I think it is a mute point on Washington taking comunion in a church. The fact remains he was a follower of the faith before and after the Revolution. The difference between the US and the UK is in the US, the church was not dictated by the government and had no political powers. During that time the UK church had expansive political powers in the government. Thus the separation of the church and the state rule was invented here in the US to prevent that quagmire.
The impression I've always had, even from church-state separatists, is that Washington was one of the more religious founding fathers. It's Jefferson that the Texas Board of Education is trying to de-emphasise in history class, not Washington.
I decided to address President Jefferson in a seperate entry.
"who's" and "it's"
You may take this as pointless sniping. I hope not, yet if you do ...

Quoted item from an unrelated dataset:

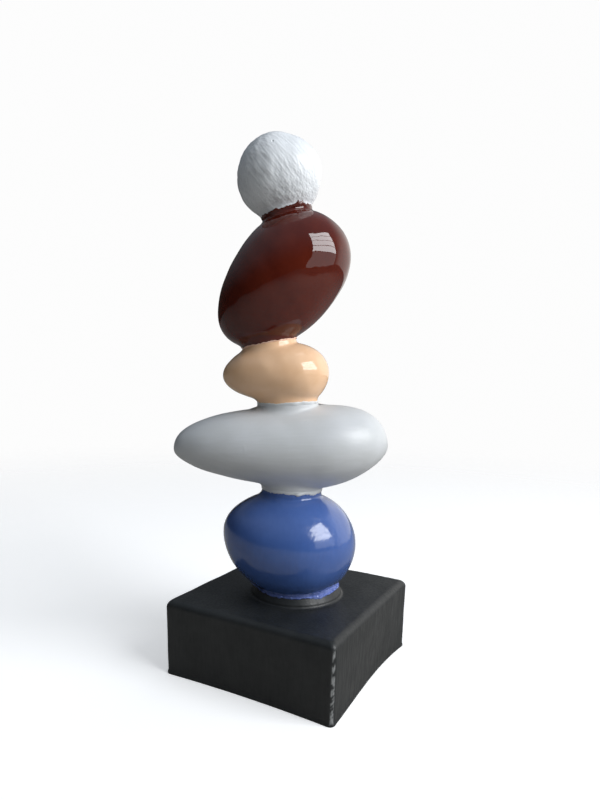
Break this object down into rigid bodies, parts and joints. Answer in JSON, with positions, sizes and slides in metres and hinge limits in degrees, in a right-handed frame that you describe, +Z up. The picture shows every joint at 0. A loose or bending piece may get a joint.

The words 'who's' and 'it's' are not the possessive case for 'who' and 'it,' they are contractions for 'who is' and 'it is' -- the possessive for these words are 'whose' and 'its.'
Oddly enough, the persons who write 'who's' and 'it's' when they ought to write 'whose' and 'its' almost invariably write 'whose' and 'its' when they ooght to write 'who's' and 'it's.'
I admit that my spelling can be atrocious at times. I actually appreciate your above entry in that it might help eliminate errors in the future.
This blog post may help answer the question you pose in your title which I assume was taken from my post linked at Dr. Lillback's blog:
http://americancreation.blogspot.com/2010/07/does-it-really-matter-if-george.html
I am not an atheist at all. I am a Christian.